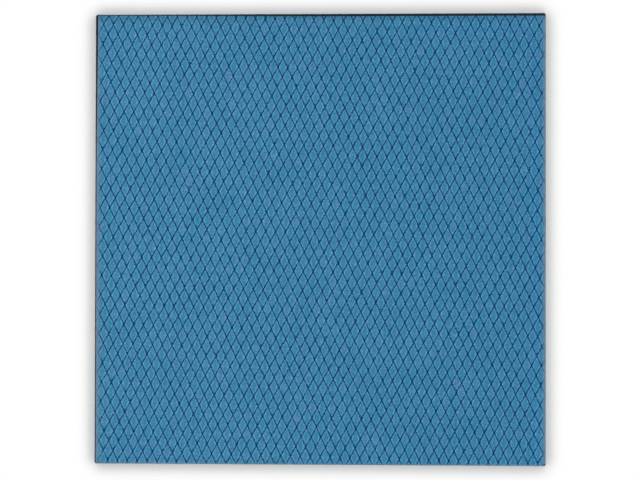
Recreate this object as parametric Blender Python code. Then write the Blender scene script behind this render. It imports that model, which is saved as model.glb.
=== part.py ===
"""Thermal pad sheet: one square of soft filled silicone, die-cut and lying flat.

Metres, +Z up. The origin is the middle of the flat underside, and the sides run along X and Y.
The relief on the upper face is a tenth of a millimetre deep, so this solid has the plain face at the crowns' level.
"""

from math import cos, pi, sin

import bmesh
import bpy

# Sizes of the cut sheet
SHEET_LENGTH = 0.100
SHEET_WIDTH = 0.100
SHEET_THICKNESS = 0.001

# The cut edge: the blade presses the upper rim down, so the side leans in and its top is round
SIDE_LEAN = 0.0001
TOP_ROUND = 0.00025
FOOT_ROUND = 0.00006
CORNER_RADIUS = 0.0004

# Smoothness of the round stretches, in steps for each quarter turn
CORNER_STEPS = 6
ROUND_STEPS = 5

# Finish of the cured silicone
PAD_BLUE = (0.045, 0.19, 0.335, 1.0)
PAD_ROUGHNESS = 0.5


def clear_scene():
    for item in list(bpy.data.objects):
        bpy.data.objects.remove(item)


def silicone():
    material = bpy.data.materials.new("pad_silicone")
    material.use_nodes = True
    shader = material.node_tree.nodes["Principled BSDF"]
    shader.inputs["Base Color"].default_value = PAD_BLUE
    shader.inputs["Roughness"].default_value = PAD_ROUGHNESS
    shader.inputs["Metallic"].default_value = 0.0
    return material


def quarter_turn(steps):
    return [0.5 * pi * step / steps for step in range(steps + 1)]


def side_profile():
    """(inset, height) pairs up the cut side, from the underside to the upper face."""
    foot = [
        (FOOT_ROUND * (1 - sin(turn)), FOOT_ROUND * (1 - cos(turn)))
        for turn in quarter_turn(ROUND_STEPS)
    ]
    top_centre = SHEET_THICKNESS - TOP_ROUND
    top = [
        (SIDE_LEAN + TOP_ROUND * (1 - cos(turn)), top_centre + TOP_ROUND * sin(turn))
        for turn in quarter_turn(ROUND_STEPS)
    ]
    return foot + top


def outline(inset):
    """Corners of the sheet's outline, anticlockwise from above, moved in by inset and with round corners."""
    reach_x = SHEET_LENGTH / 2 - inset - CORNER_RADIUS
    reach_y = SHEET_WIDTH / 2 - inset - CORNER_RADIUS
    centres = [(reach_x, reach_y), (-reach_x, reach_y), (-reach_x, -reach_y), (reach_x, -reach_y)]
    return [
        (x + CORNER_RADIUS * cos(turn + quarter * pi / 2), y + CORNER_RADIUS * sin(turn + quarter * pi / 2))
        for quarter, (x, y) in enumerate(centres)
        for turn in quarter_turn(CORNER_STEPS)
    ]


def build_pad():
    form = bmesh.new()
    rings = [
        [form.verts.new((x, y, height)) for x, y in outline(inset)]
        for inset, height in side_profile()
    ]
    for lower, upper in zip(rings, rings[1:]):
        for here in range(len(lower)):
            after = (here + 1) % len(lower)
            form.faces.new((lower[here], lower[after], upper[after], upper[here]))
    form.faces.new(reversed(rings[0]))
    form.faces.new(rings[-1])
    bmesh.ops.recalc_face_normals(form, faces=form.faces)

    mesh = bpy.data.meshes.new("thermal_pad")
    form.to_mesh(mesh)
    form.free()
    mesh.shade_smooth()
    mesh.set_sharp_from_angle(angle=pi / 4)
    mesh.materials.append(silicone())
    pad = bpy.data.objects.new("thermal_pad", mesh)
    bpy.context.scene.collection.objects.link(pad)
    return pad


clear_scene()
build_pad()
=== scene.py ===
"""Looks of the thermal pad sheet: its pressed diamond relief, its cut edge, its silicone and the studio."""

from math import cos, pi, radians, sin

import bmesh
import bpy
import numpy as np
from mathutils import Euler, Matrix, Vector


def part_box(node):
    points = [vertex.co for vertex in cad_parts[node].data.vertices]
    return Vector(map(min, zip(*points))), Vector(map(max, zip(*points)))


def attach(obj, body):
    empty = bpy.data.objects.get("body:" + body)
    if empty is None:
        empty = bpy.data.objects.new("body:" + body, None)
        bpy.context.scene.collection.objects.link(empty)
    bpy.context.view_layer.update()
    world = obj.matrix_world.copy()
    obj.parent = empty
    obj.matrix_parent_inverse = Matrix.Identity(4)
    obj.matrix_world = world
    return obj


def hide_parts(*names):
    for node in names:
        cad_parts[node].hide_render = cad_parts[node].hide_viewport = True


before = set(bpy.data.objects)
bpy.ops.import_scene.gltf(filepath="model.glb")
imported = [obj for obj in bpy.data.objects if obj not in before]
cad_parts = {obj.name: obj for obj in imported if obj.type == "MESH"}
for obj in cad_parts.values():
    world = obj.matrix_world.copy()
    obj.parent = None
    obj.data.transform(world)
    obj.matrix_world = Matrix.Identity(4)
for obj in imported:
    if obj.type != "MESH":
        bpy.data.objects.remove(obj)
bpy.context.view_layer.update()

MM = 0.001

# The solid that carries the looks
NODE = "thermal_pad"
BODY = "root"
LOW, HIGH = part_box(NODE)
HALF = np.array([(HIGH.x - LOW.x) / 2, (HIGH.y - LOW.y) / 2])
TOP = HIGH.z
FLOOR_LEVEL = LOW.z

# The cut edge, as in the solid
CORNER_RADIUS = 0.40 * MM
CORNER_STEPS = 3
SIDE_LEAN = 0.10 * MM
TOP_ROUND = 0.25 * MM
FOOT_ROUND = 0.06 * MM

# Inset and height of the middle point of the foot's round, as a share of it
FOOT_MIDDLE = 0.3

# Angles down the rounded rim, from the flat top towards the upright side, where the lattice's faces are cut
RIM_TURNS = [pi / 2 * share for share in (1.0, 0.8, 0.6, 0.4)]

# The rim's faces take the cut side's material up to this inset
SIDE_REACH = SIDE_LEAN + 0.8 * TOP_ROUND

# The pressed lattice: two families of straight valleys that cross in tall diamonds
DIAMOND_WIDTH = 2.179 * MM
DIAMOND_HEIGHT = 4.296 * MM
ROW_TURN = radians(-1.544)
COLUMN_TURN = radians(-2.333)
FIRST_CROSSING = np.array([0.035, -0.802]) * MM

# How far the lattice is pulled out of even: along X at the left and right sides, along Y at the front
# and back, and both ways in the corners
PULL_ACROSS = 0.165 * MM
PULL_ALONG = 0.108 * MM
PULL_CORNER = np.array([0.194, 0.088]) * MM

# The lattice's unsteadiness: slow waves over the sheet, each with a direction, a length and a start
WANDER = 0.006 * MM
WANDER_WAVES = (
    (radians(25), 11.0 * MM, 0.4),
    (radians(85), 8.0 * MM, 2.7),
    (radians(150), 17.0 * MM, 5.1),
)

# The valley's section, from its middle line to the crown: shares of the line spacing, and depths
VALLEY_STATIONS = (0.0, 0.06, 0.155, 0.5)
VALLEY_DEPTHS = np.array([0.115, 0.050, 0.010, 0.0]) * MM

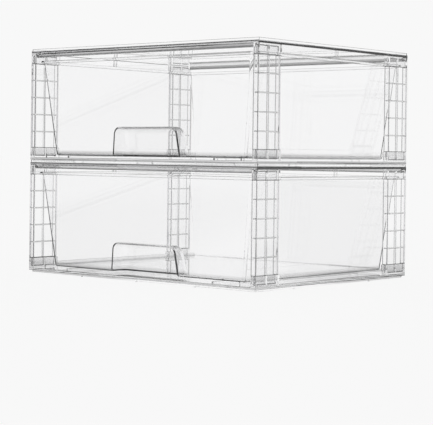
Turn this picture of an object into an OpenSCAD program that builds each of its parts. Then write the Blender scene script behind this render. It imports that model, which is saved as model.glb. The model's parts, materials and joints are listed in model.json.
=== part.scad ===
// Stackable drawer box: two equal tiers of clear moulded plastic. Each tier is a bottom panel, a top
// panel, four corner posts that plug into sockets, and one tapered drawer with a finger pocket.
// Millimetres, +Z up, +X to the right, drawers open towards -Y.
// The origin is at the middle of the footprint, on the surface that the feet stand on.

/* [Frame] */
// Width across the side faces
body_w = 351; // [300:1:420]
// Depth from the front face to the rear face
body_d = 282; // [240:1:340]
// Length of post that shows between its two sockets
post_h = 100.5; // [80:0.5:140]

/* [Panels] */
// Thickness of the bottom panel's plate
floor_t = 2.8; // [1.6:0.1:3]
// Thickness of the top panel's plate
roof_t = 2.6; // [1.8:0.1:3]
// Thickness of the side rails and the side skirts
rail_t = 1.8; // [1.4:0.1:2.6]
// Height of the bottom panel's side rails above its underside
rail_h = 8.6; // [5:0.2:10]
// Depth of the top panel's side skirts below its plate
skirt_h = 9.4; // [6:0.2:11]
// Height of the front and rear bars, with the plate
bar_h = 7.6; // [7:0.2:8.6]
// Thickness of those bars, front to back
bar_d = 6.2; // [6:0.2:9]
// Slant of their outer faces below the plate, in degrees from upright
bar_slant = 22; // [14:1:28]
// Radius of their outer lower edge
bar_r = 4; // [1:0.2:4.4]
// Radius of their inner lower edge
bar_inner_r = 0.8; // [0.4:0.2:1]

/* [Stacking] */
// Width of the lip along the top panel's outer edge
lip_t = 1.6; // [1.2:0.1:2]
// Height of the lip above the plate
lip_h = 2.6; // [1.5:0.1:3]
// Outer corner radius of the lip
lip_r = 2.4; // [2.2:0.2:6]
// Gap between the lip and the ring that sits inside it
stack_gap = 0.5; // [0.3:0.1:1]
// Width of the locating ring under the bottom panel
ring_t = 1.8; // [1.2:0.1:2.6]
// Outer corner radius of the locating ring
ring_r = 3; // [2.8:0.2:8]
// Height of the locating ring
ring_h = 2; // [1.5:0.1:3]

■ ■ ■

§ Do this:
Write out, from the lines above, only those from the line with "mesh.materials.append(silicone())" to the line with "if empty is", exactly as given, including the first and the last.

§ Task solution:
    mesh.materials.append(silicone())
    pad = bpy.data.objects.new("thermal_pad", mesh)
    bpy.context.scene.collection.objects.link(pad)
    return pad


clear_scene()
build_pad()
=== scene.py ===
"""Looks of the thermal pad sheet: its pressed diamond relief, its cut edge, its silicone and the studio."""

from math import cos, pi, radians, sin

import bmesh
import bpy
import numpy as np
from mathutils import Euler, Matrix, Vector


def part_box(node):
    points = [vertex.co for vertex in cad_parts[node].data.vertices]
    return Vector(map(min, zip(*points))), Vector(map(max, zip(*points)))


def attach(obj, body):
    empty = bpy.data.objects.get("body:" + body)
    if empty is None:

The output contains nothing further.